Published: Aug. 7, 2018

Report Intro/Brief:
“The fall 2011 cohort consisted of 2.8 million first-time students. Within their first six years, over one million of them continued their studies at a different institution, resulting in an overall transfer rate of 38.0 percent.

This report defines student transfer and mobility as any change in a student’s institution of enrollment irrespective of the timing, direction, or location of the move, and regardless of whether any credits were transferred from one institution to another. The transfer rate reported here considers the student’s first instance of movement to a different institution, before receiving a bachelor’s degree and within a period of six years. For those students who began at two-year public institutions, we also include transfers that happened after receiving a degree at the starting two-year institution.

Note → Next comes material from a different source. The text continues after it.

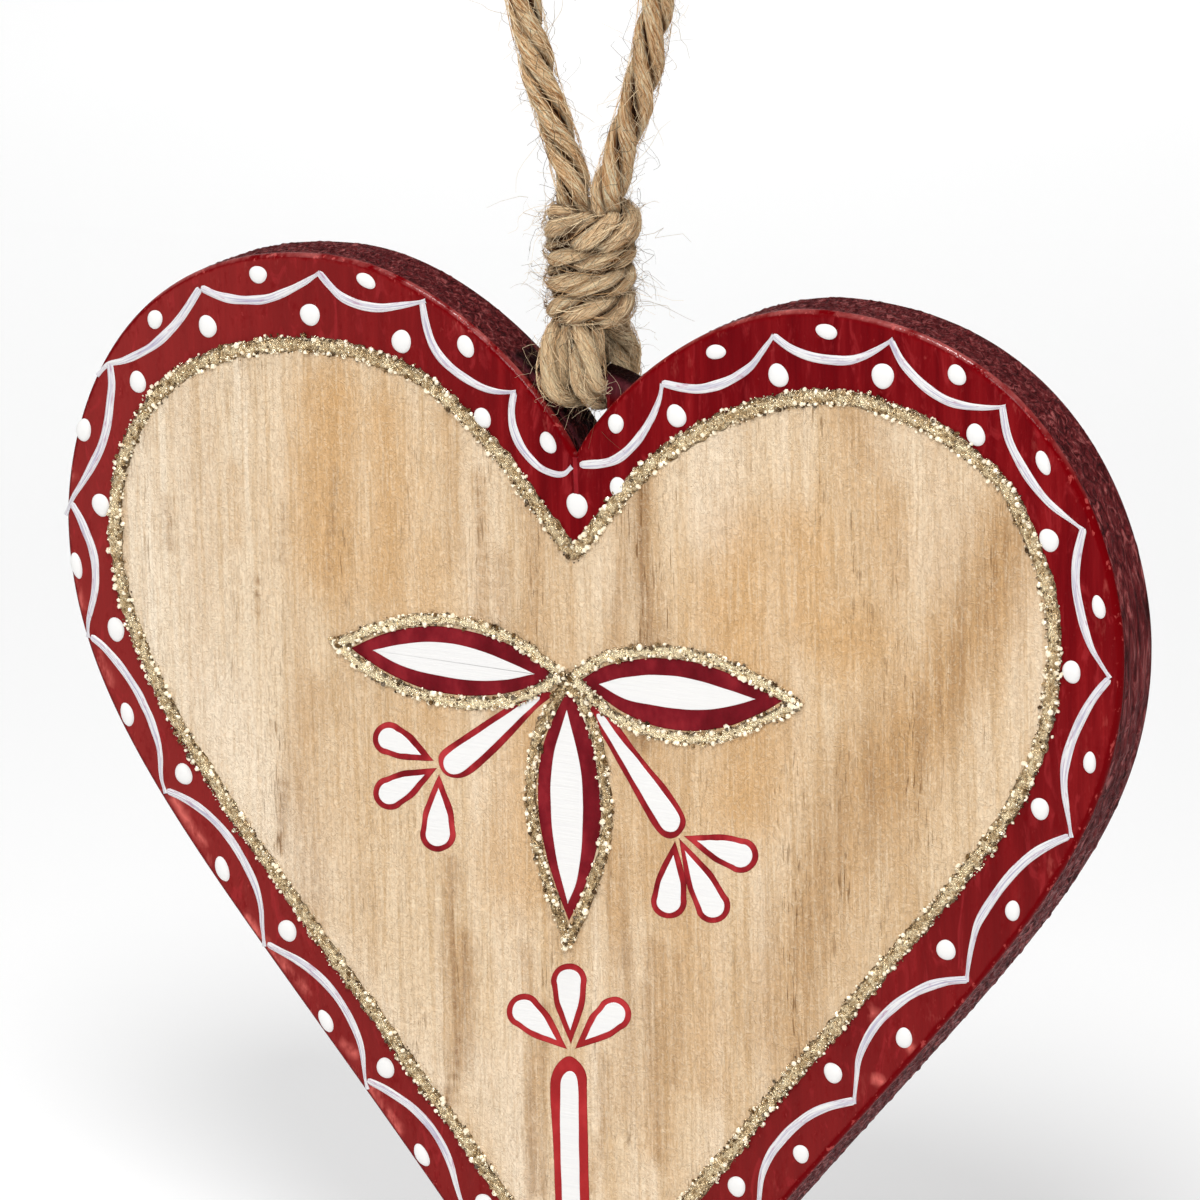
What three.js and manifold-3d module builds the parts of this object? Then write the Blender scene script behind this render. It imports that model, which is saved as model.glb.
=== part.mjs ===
// A painted wooden heart that hangs on a knotted loop of jute cord.
// Millimetres, +Z up. The painted face looks along -Y. The origin is the inside of the top of the cord's
// loop, where a nail or a hook carries the heart.

import * as THREE from 'three';
import { mergeVertices } from 'three/addons/utils/BufferGeometryUtils.js';
import Module from 'manifold-3d';

const wasm = await Module();
wasm.setup();

// Heart board
const HEART_WIDTH = 140;
const HEART_HEIGHT = 136.5;
const NOTCH_DEPTH = 20;
const BOARD_THICKNESS = 8;
const ARRIS_RADIUS = 0.8;
const TIP_RADIUS = 1.5;
const OUTLINE_STEPS = 26;
const ARRIS_STEPS = 3;
const TIP_STEPS = 6;

// Heart outline, as shares of the half width (x) and of the height (z)
const LOBE_TOP_X = 0.471;
const LOBE_INNER_HANDLE = 0.229;
const LOBE_OUTER_HANDLE = 0.436;
const WIDEST_LEVEL = 0.264;
const CHEEK_UPPER_HANDLE = 0.081;
const CHEEK_LOWER_HANDLE = 0.209;
const TIP_HANDLE_X = 0.614;
const TIP_HANDLE_Z = 0.41;
const NOTCH_HANDLE_X = 0.043;
const NOTCH_HANDLE_Z = 0.044;

// Web of wood left standing across the notch, heights above the bottom of the notch
const WEB_CROWN = 9.8;
const WEB_SHOULDER = 7.2;
const WEB_HALF_SPAN = 8.5;
const WEB_FOOT = 1;
const WEB_THICKNESS = 2.2;
const WEB_DEPTH = 4.6;
const WEB_ROUND = 1;
const WEB_CURVE_STEPS = 8;

// Cord
const CORD_DIAMETER = 4;
const FIT_GAP = 0.3;
const CORD_SIDES = 8;

// The cord where it is pinched under the web, two strands side by side
const PINCHED_DIAMETER = 2.6;
const STRAND_SPACING = PINCHED_DIAMETER + FIT_GAP;

// Knot of four wraps round the strands
const KNOT_ABOVE_NOTCH = 13.5;
const KNOT_SIDE = 0.4;
const WRAP_COUNT = 4;
const WRAP_PITCH = 3.6;
const WRAP_RADIUS = 5.15;
const COLLAR_RADIUS = 5.75;
const KNOT_SIDES = 24;
const WRAP_STEPS = 6;

// Route of the loop, x and height above the knot, up the left side and down the right
const LOOP_ROUTE = [
  [-1.75, 0.4], [-1.8, 2.2], [-3.2, 7.3], [-5.2, 12.5], [-6.7, 17.9], [-7.9, 23.4], [-8.9, 29.3],
  [-9.1, 34.6], [-7.8, 39.9], [-4.6, 43.8], [0, 45.2], [4.8, 43.8], [8.6, 39.9], [10.3, 34.6],
  [10.4, 29.6], [9.6, 24.8], [8.6, 19.3], [7, 13.6], [4.9, 8], [3.1, 2.8], [2.6, 0.4],
];
const LOOP_STEPS = 44;
const HITCH_STEPS = 20;
const HITCH_BEND_STEPS = 3;
const STRAND_PULL_IN = 0.7;

// Heights worked out from the sizes above
const loopRise = Math.max(...LOOP_ROUTE.map(([, height]) => height));
const knotTopZ = -(loopRise - CORD_DIAMETER / 2);
const knotBottomZ = knotTopZ - WRAP_COUNT * WRAP_PITCH;
const notchZ = knotBottomZ - KNOT_ABOVE_NOTCH;
const lobeTopZ = notchZ + NOTCH_DEPTH;
const tipZ = lobeTopZ - HEART_HEIGHT;

// The slot under the web, which fits the two pinched strands
const slotCrownZ = notchZ + WEB_CROWN - WEB_THICKNESS;
const slotCorner = PINCHED_DIAMETER / 2 + FIT_GAP;
const slotHalfWidth = STRAND_SPACING / 2 + slotCorner;

const woodPaint = new THREE.MeshStandardMaterial({ name: 'wood', color: 0x6e2a2c, roughness: 0.6, metalness: 0 });
const jute = new THREE.MeshStandardMaterial({ name: 'jute', color: 0xb99a6b, roughness: 0.95, metalness: 0 });

// A closed geometry as a solid that can be joined or cut
function toSolid(geometry) {
  const bare = geometry.clone();
  bare.deleteAttribute('normal');
  bare.deleteAttribute('uv');
  const merged = mergeVertices(bare, 1e-4);
  const mesh = new wasm.Mesh({
    numProp: 3,
    vertProperties: new Float32Array(merged.attributes.position.array),
    triVerts: new Uint32Array(merged.index.array),
  });
  return new wasm.Manifold(mesh);
}

function toGeometry(solid) {
  const mesh = solid.getMesh();
  const geometry = new THREE.BufferGeometry();
  geometry.setAttribute('position', new THREE.BufferAttribute(new Float32Array(mesh.vertProperties), 3));
  geometry.setIndex(new THREE.BufferAttribute(new Uint32Array(mesh.triVerts), 1));
  geometry.computeVertexNormals();
  return geometry;
}

// Right half of the heart's outline, from the notch over the lobe to the round of the tip, by x and z
function rightHalfOutline() {
  const half = HEART_WIDTH / 2;
  const tipHandle = new THREE.Vector2(TIP_HANDLE_X * half, TIP_HANDLE_Z * HEART_HEIGHT);
  const slope = tipHandle.angle();
  const sharpTip = new THREE.Vector2(0, tipZ + TIP_RADIUS - TIP_RADIUS / Math.cos(slope));
  const notch = new THREE.Vector2(0, notchZ);
  const lobe = new THREE.Vector2(LOBE_TOP_X * half, lobeTopZ);
  const widest = new THREE.Vector2(half, lobeTopZ - WIDEST_LEVEL * HEART_HEIGHT);
  const arcStart = tipPoint(slope);
  const curves = [
    new THREE.CubicBezierCurve(
      notch,
      new THREE.Vector2(NOTCH_HANDLE_X * half, notchZ + NOTCH_HANDLE_Z * HEART_HEIGHT),
      new THREE.Vector2(lobe.x - LOBE_INNER_HANDLE * half, lobe.y),
      lobe,
    ),
    new THREE.CubicBezierCurve(
      lobe,
      new THREE.Vector2(lobe.x + LOBE_OUTER_HANDLE * half, lobe.y),
      new THREE.Vector2(widest.x, widest.y + CHEEK_UPPER_HANDLE * HEART_HEIGHT),
      widest,
    ),
    new THREE.CubicBezierCurve(
      widest,
      new THREE.Vector2(widest.x, widest.y - CHEEK_LOWER_HANDLE * HEART_HEIGHT),
      sharpTip.add(tipHandle),
      arcStart,
    ),
  ];
  const points = [notch];
  for (const curve of curves) {
    points.push(...curve.getPoints(OUTLINE_STEPS).slice(1));
  }
  for (let step = 1; step < TIP_STEPS; step += 1) {
    points.push(tipPoint(slope * (1 - step / TIP_STEPS)));
  }
  return points;
}

// A point on the round of the tip, where the outline has the given slope
function tipPoint(slope) {
  return new THREE.Vector2(TIP_RADIUS * Math.sin(slope), tipZ + TIP_RADIUS * (1 - Math.cos(slope)));
}

function heartShape() {
  const [notch, ...right] = rightHalfOutline();
  const left = right.map((p) => new THREE.Vector2(-p.x, p.y)).reverse();
  return new THREE.Shape([notch, ...right, new THREE.Vector2(0, tipZ), ...left]);
}

// A shape drawn in x and z, made thick about y = 0, with its edges rounded
function slab(shape, thickness, edgeRadius, edgeSteps) {
  const geometry = new THREE.ExtrudeGeometry(shape, {
    depth: thickness - 2 * edgeRadius,
    bevelEnabled: true,
    bevelThickness: edgeRadius,
    bevelSize: edgeRadius,
    bevelOffset: -edgeRadius,
    bevelSegments: edgeSteps,
    curveSegments: WEB_CURVE_STEPS,
  });
  geometry.translate(0, 0, -(thickness / 2 - edgeRadius));
  geometry.rotateX(Math.PI / 2);
  return geometry;
}

// The web from in front: an arched top, and feet inside the two lobes on either side of the slot
function webShape() {
  const shape = new THREE.Shape();
  const foot = notchZ + WEB_FOOT;
  const shoulder = notchZ + WEB_SHOULDER;
  const cornerX = slotHalfWidth - slotCorner;
  const cornerZ = slotCrownZ - slotCorner;
  shape.moveTo(-WEB_HALF_SPAN, foot);
  shape.lineTo(-slotHalfWidth, foot);
  shape.lineTo(-slotHalfWidth, cornerZ);
  shape.absarc(-cornerX, cornerZ, slotCorner, Math.PI, Math.PI / 2, true);
  shape.lineTo(cornerX, slotCrownZ);
  shape.absarc(cornerX, cornerZ, slotCorner, Math.PI / 2, 0, true);
  shape.lineTo(slotHalfWidth, foot);
  shape.lineTo(WEB_HALF_SPAN, foot);
  shape.lineTo(WEB_HALF_SPAN, shoulder);
  shape.quadraticCurveTo(0, 2 * (notchZ + WEB_CROWN) - shoulder, -WEB_HALF_SPAN, shoulder);
  return shape;
}

function heart() {
  const board = toSolid(slab(heartShape(), BOARD_THICKNESS, ARRIS_RADIUS, ARRIS_STEPS));
  const web = toSolid(slab(webShape(), WEB_DEPTH, WEB_ROUND, ARRIS_STEPS));
  const mesh = new THREE.Mesh(toGeometry(board.add(web)), woodPaint);
  mesh.name = 'heart';
  return mesh;
}

// A round tube along a curve
function tube(name, curve, diameter, steps) {
  const section = new THREE.Shape();
  section.absarc(0, 0, diameter / 2, 0, 2 * Math.PI);
  const points = section.getPoints(CORD_SIDES / 2).slice(0, -1);
  const geometry = new THREE.ExtrudeGeometry(new THREE.Shape(points), {
    extrudePath: curve,
    steps,
    bevelEnabled: false,
  });
  const mesh = new THREE.Mesh(geometry, jute);
  mesh.name = name;
  return mesh;
}

// One strand down in front of the web, round under it and up behind it, concentric with the web's edges
function hitch(name, side) {
  const x = side * STRAND_SPACING / 2;
  const bend = WEB_ROUND + FIT_GAP + PINCHED_DIAMETER / 2;
  const bendY = -(WEB_DEPTH / 2 - WEB_ROUND);
  const bendZ = slotCrownZ + WEB_ROUND;
  const front = [
    new THREE.Vector3(x + KNOT_SIDE, bendY - bend + STRAND_PULL_IN, knotBottomZ - FIT_GAP),
    new THREE.Vector3(x, bendY - bend, notchZ + WEB_CROWN),
  ];
  for (let step = 0; step <= HITCH_BEND_STEPS; step += 1) {
    const angle = Math.PI / 2 * step / HITCH_BEND_STEPS;
    front.push(new THREE.Vector3(x, bendY - bend * Math.cos(angle), bendZ - bend * Math.sin(angle)));
  }
  const back = front.map((p) => new THREE.Vector3(p.x, -p.y, p.z)).reverse();
  return tube(name, new THREE.CatmullRomCurve3([...front, ...back]), PINCHED_DIAMETER, HITCH_STEPS);
}

// The wraps of the knot, turned about its own upright axis, with the collar on top
function knot() {
  const profile = [new THREE.Vector2(0, knotBottomZ)];
  for (let wrap = 0; wrap < WRAP_COUNT; wrap += 1) {
    const radius = wrap === WRAP_COUNT - 1 ? COLLAR_RADIUS : WRAP_RADIUS;
    const middle = knotBottomZ + (wrap + 0.5) * WRAP_PITCH;
    for (let step = 0; step <= WRAP_STEPS; step += 1) {
      const angle = -Math.PI / 2 + Math.PI * step / WRAP_STEPS;
      const bulge = radius - WRAP_PITCH / 2 + WRAP_PITCH / 2 * Math.cos(angle);
      profile.push(new THREE.Vector2(bulge, middle + WRAP_PITCH / 2 * Math.sin(angle)));
    }
  }
  profile.push(new THREE.Vector2(0, knotTopZ));
  const geometry = new THREE.LatheGeometry(profile, KNOT_SIDES);
  geometry.rotateX(Math.PI / 2);
  const mesh = new THREE.Mesh(geometry, jute);
  mesh.position.x = KNOT_SIDE;
  mesh.name = 'cord_knot';
  return mesh;
}

function loop() {
  const points = LOOP_ROUTE.map(([x, height]) => new THREE.Vector3(x, 0, knotTopZ + height));
  return tube('cord_loop', new THREE.CatmullRomCurve3(points), CORD_DIAMETER, LOOP_STEPS);
}

const ornament = new THREE.Group();
ornament.add(heart(), knot(), loop(), hitch('cord_hitch_left', -1), hitch('cord_hitch_right', 1));

export default ornament;
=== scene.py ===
"""Looks of the wooden heart: a painted and glittered board that hangs on a wrapped loop of jute cord."""

import math

import bmesh
import bpy
import numpy as np
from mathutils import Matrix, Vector, geometry


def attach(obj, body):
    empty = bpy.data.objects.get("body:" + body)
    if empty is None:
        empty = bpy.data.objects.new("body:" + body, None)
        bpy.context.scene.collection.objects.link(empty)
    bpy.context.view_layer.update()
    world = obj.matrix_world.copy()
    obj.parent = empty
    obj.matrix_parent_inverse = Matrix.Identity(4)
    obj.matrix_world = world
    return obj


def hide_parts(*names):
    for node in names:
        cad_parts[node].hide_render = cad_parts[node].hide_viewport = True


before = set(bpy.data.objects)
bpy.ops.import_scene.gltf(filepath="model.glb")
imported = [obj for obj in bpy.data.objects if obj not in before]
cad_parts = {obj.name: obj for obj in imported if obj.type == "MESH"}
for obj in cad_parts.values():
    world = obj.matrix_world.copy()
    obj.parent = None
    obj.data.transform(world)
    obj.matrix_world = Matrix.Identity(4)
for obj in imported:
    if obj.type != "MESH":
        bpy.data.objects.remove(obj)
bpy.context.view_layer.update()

MM = 0.001
rng = np.random.default_rng(7)

# Camera of the photograph, fitted to the heart's outline, in millimetres and pixels
PHOTO_SIDE = 1200
CAMERA_AZIMUTH = 30.757
CAMERA_ELEVATION = 14.571
CAMERA_ROLL = -1.097
CAMERA_DISTANCE = 1106.213
CAMERA_FOCAL = 9650.941
CAMERA_TARGET = (0.675, 0, -89.07)
SENSOR_WIDTH = 36

# Heart board, in millimetres, as in the part's source
HEART_WIDTH = 140
HEART_HEIGHT = 136.5
BOARD_THICKNESS = 8
ARRIS_RADIUS = 0.8
TIP_RADIUS = 1.5
LOBE_X = 0.471
LOBE_HANDLES = (0.229, 0.436)
WIDEST_DROP = 0.264
WIDEST_HANDLES = (0.081, 0.209)
NOTCH_HANDLE = (0.043, 0.044)
TIP_HANDLE = (0.614, 0.41)
NOTCH_Z = -71.1
LOBE_TOP_Z = -51.1
TIP_Z = LOBE_TOP_Z - HEART_HEIGHT
OUTLINE_STEP = 0.4
FACE_Y = -BOARD_THICKNESS / 2
GRID_STEP = 0.78
WALL_ROWS = 16
ARRIS_ROWS = 5
WALL_RELIEF = 0.11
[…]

This report analyzes student enrollment patterns across two-year and four-year, public and private institutions, and examines the distribution of transfers and mobility across state lines and over multiple years. For the first time, this report also includes transfer patterns disaggregated by race and ethnicity. This will not only provide insight into how various groups of students move through their post-secondary education, but also show how students from traditionally underrepresented groups navigate the pipeline in comparison to their peers.

Two-year institutions served almost 1.5 million students of the fall 2011 cohort, including those who started in two year institutions and those who transferred. This figure represents more than half of the entire fall 2011 cohort and all transfers, indicating that two-year institutions not only served most of the starting cohort, but most of the transfer population as well. However, many two year students who transfer from community colleges do so without a degree. Only 5.6 percent of this cohort transferred after receiving a credential from their starting institution, either a certificate or an associate’s degree. The vast majority transferred without a degree.

Other findings include:

  • Student mobility often involves out-of-state transfers. Out of all students who transferred, regardless of the starting institution, the out-of-state transfer rate for the fall 2011 cohort was 27.2 percent.
  • The transfer rate for students who started at a four-year institution, was slightly higher
    (38.5 percent) than for students who started at a two-year institution (37.1 percent). For those who started at a two-year public institution, 5.6 percent of students transferred after earning a degree at their starting institution.
  • The primary transfer destination for two-year starters was a four-year institution (50.5 percent of transfers) whereas the primary destination for four-year starters was a two-year institution (59.2 percent of transfers).
  • Out of all four to two-year transfers, over one in three were summer swirlers (36.2 percent), students who transferred from four-year institutions to community colleges and subsequently returned to their starting institution in the fall term. This strategy was found, in an earlier Clearinghouse report, to be correlated to higher degree completion rates at the starting four-year institution.
  • Among those who transferred from a two-year institution, Asian and White students were more likely to transfer to four-year institutions (49.8 percent and 50.4 percent, respectively) than Black and Hispanic students (33.2 percent and 39.5 percent, respectively).
  • Among those who transferred from a four-year to a two-year institution, Asian and White students were more likely to have done so during the summer only (45.6 percent and 40.6 percent, respectively) than Black and Hispanic students (26.5 percent and 32.8 percent, respectively).”